Note: In my opinion, although the answer given by @Sunny Wang is slightly hard to follow, it is in the right direction. Maybe the author would like to come back and improve his/her answer. Therefore, I will only give some high-level hints here.

Playing with some examples, you will find that the program amounts to keeping eliminating (by decreasing the counter, of course) a pair of distinct elements. Therefore, if a value appears more than $\frac{n}{2}$ times, it (and only it; this is also important) survives and will be returned.

Answer 3

I'd like to try to use contradiction to prove your algorithm.

The algorithm can be described with a stack model. The procedure is equal to the operation of pushing and popping elements while scanning an array. As for each element scanned, if the stack is empty or the element is equal to the element at the top of the stack, push it; or pop an element. Since we initialize the stack with the array's first element and we push one element as soon as the stack is empty, our popping one element operation in each loop will remain the stack operations legal.

For the elements in the stack meantime are equal, the value which appears more than $\frac{n}{2}$ times must be returned. We can prove it by contradiction. Assume the value is not returned, any element of this value will lead to another element of a different value be popped. But it is impossible. We do not have so many elements. So the assumption is not correct. In this way, we prove that the algorithm is correct.

Answer 4

Proof by induction:

If $n=1$, the algorithm returns A[1], which is correct.

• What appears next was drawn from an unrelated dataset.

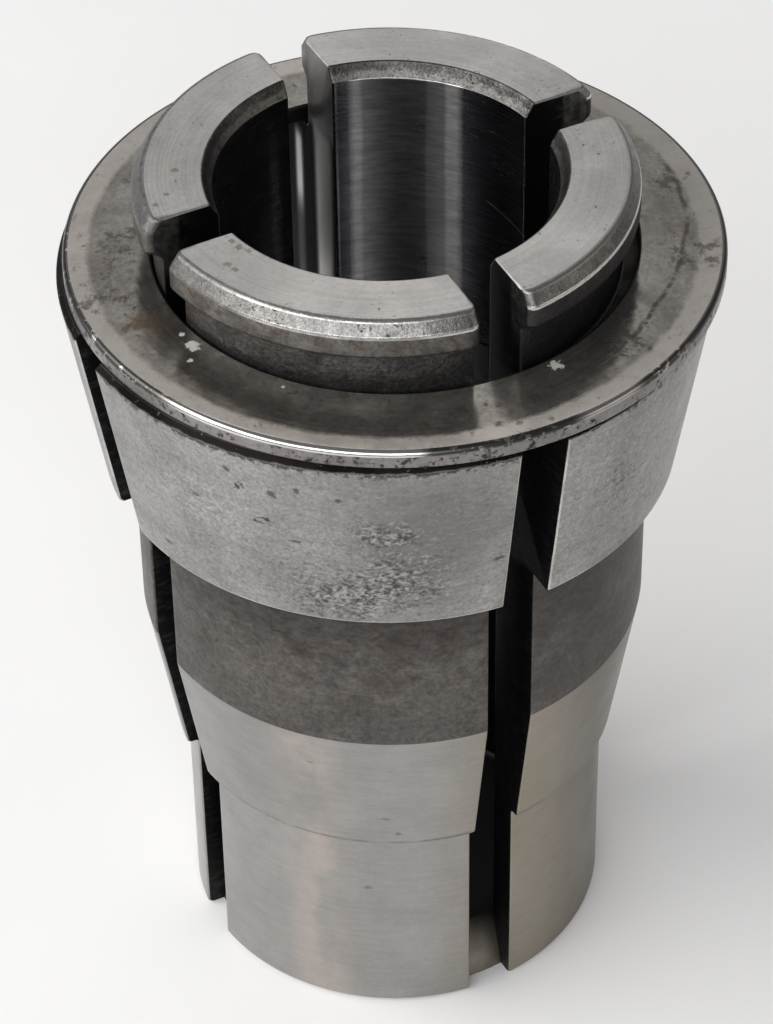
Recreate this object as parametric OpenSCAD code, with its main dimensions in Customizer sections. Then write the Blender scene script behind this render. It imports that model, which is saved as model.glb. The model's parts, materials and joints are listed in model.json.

if $n>1$, and $M$ appears $t$ times in A, then either:

• it appears $t$ times in A[1],...,A[n-1] and A[n]!=M, in which case the nth iteration of the while loop takes candidate=M and count$=t-(n-1-t)=2t-n+1$, but $t>n/2$ implies $2t-n+1>0$ therefore count>0 and alg1 returns $M$.
• it appears $t-1$ times in A[1],...,A[n-1] and A[n]=M, in which case, in the nth iteration of the while loop, either candidate=M and alg1 returns M, or candidate!=M and count=0 and alg1 returns A[n] which is $M$.